Viktor est né à Jytomyr, mais toute la famille est russe et vient de Vladivostok. Son père était pilote de bombardier à l’époque de l’Union soviétique. Il est mort. Cela lui fait bizarre à Viktor d’entendre passer à basse altitude ces jets qu’aurait pu piloter son père.
Je vais lui laisser la parole, ce n’est pas tous les jours qu’un Russe né en Ukraine a voix au chapitre. Ce que dit Viktor est violent. Il parsème ses phrases de « fuck », de « shit », de « bunch of mother fuckers ». Des virgules qui rythment son amertume, sa rage, sa lassitude.
Dans la voiture vers les fumées noires, il parle d’un ton monocorde, sans émotion, désenchanté ; on dirait l’une de ces voix off des films américains indépendants qui vous explosent le cœur sur fond d’images de fin du monde. Mais ce n'est pas du cinéma. C’est la guerre.
Viktor : « Avant 2014, avant la Révolution de Maïdan, ma mère et ma grand-mère pensaient que la Russie était excusable, qu’elle vivait des temps difficiles, qu’il fallait comprendre. Après 2015, ça a changé.»
« Même ma grand-mère qui est restée russe jusqu’à son dernier souffle, a dit : « Bordel, ils sont nuls, méchants, qu’ils aillent se faire enculer ». »
« Je me sens Ukrainien depuis que j’ai 13 ans. J’étais en 4e, on apprenait l’histoire de l’Ukraine à l’école, et on voyait comment l’État russe était un putain d’Etat terroriste, comment il s’était comporté comme un enfoiré avec l’Ukraine, depuis la révolution de 1917 en fait. »
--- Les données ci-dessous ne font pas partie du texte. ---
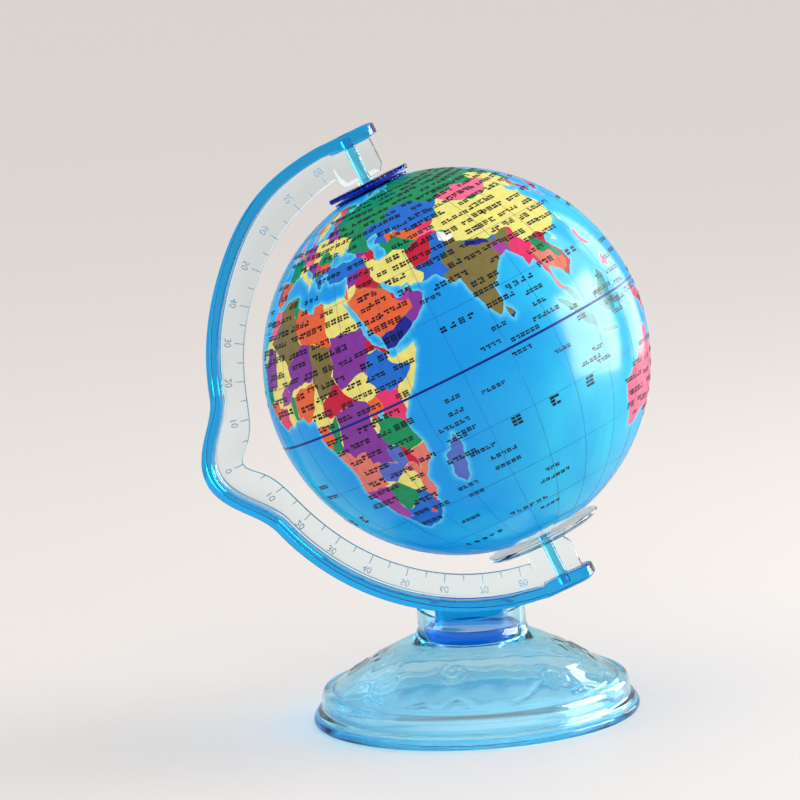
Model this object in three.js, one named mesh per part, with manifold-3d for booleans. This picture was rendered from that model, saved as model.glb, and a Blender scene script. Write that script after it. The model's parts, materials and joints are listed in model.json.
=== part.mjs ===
// Desktop globe on a clear blue stand.
// Millimetres, +Z up. The origin is the centre of the base's underside, on the table.
// +X points to the open side of the arm, and the arm's curve lies in the XZ plane.
import * as THREE from 'three';
import { mergeVertices } from 'three/addons/utils/BufferGeometryUtils.js';
import Module from 'manifold-3d';

const wasm = await Module();
wasm.setup();

// ---- Driving dimensions ----

const GLOBE_RADIUS = 70.8;          // a 1:90,000,000 globe
const GLOBE_WALL = 1.4;
const AXIS_TILT = 23.5;             // degrees, the top leaning towards -X
const GLOBE_CENTRE_HEIGHT = 131.6;
const GAP = 0.3;                    // between pieces that touch or slide

const TRAY_RADIUS = 60.3;
const TRAY_RIM_HEIGHT = 3.5;
const SHELL_WALL = 2.0;
const SHOULDER_RADIUS = 54.0;
const SHOULDER_HEIGHT = 12.5;
const NECK_RADIUS = 20.0;
const NECK_FOOT_HEIGHT = 30.4;
const PLUG_RADIUS = 17.7;
const PLUG_BOTTOM = 28.0;
const PLUG_TOP = 34.0;
const SADDLE_LENGTH = 26.0;
const SADDLE_WIDTH = 12.0;

const ARM_RADIUS = 92.4;            // outer face of the flange, from the globe's centre
const FLANGE_WIDTH = 13.4;
const FLANGE_THICKNESS = 4.2;
const WEB_THICKNESS = 2.0;
const WEB_RADIUS = 79.2;            // inner edge of the web
const BUMP_HEIGHT = 11.6;           // how far the flange steps out at the equator
const BUMP_HALF_WIDTH = 17.6;       // degrees along the arm
const WEB_BUMP_HALF_WIDTH = 4.6;    // degrees at half its height
const UPPER_BULGE = 2.2;            // the arm's upper quarter is a little fuller
const UPPER_BULGE_CENTRE = 66;      // degrees from the equator
const UPPER_BULGE_SPREAD = 16;      // degrees
const ARM_END = 88;                 // degrees from the equator, hidden inside the bosses
const BOSS_BACK = -8;               // along the arm, from the polar axis
const BOSS_FRONT = 11;
const BOSS_THICKNESS = 5.2;
const PLATE_BACK = -9.2;
const PLATE_FRONT = 8.0;
const PLATE_INNER = 74.5;

const PIN_RADIUS = 2.1;
const PIN_INNER = 66.5;             // the pin's tip, inside the hub
const HUB_RADIUS = 3.9;
const HUB_DISC_RADIUS = 14.4;
const DIAL_RADIUS = 15.7;
const DIAL_TEETH = 48;
const DIAL_BOTTOM = 72.1;
const DIAL_THICKNESS = 1.0;
const DISH_RADIUS = 22.3;
const DISH_TOP = -71.9;
const DISH_THICKNESS = 1.2;
const COLLAR_RADIUS = 3.3;
const COLLAR_HEIGHT = 0.8;
const JOINT_RING_HEIGHT = 10.0;
const JOINT_RING_WALL = 1.5;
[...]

« Avant ça, j’étais un Russe parce que toute ma famille était russe. Pendant mon enfance, ma famille m’a répété que j’étais russe, que je n’étais pas ukrainien. »
« Après 2014, j’ai dit à ma mère : « Maman, je ne suis pas russe, je suis né ici ! Mes ancêtres ont beau être russes, il n’y a plus rien qui me lie à la Russie aujourd’hui. Leur président n’est pas mon président. Leur terre n’est plus ma terre. »
« J’ai encore de la famille à Vladivostok. On s’envoie des messages à Noël ou pour la nouvelle année. Depuis le début de la guerre, je les ai envoyés chier. Ils nous ont appelés six jours après l’entrée des forces en Ukraine. Une seule putain de fois. »
« Une cousine de ma mère a dit : « C’est terrible, on ne sait pas ce qu’il se passe exactement. Mais ne vous inquiétez pas, Poutine va venir vous sauver, vous devez tenir ! »
« Et là, j’ai failli péter les plombs, j’ai répondu en hurlant : « QUOI ? Personne ne sauve personne ici ! Ils sont juste venus pour tuer des gens ! »
« La première question qu’elle a posée après ma réponse, c’est : « Est-ce que tu vas t’engager dans l’armée ? Tu vas tuer des Russes ? Ce n’est pas possible ! »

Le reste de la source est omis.